His mother said, “You haven’t talked to me about your wedding.”
“I’m getting married the day after tomorrow.”
“And where are you going for your honeymoon?”
“To Paris.”
“The traditional honeymoon trip,” said his mother. When they had reached the vestibule, she went to the kitchen door and warned the cook, “Matilde, don’t forget now … Let the dogs back in the house before dark.”
They went out into the garden. The car was there, black and opaque, parked in the driveway behind the trees.
His mother said, “So it’s decided, you don’t want to come stay here with me. Even though I don’t like your wife, I would have made the sacrifice … and then I have so much room.”
“No, mamma,” replied Marcello.
“You prefer to live with your mother-in-law,” she said lightly, “in that horrible apartment: four rooms and a kitchen.”

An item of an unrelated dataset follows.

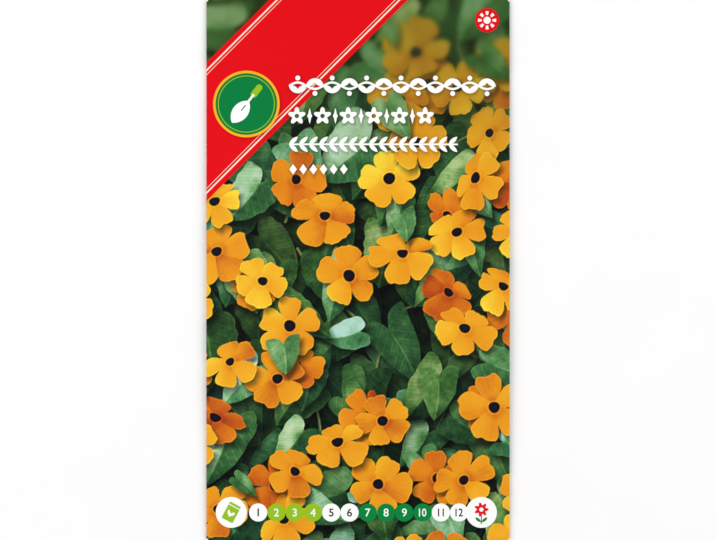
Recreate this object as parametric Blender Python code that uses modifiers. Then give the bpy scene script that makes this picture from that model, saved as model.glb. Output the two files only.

She bent down to pick up a blade of grass, but swayed and
would have fallen if Marcello, ever ready, had not supported her, taking her by the arm. Under his fingers he felt the meager, soft flesh of her arm, which seemed to move around the bone like a rag tied around a stick, and once again he felt compassion for her. They got into the car; Alberi held the door open, with his cap in his hand. Then Alberi climbed into his own place behind the wheel and drove the car out of the gate.
Marcello took advantage of the moment when Alberi got out again to shut the gate behind them to say to his mother, “I’d come stay with you gladly, if you fired Alberi and put a little bit of order in your life … and if you quit those injections.”
She looked at him askance with uncomprehending eyes. But a shiver ran from her pointed nose down to her little, withered mouth, where it turned into a faint, distraught smile.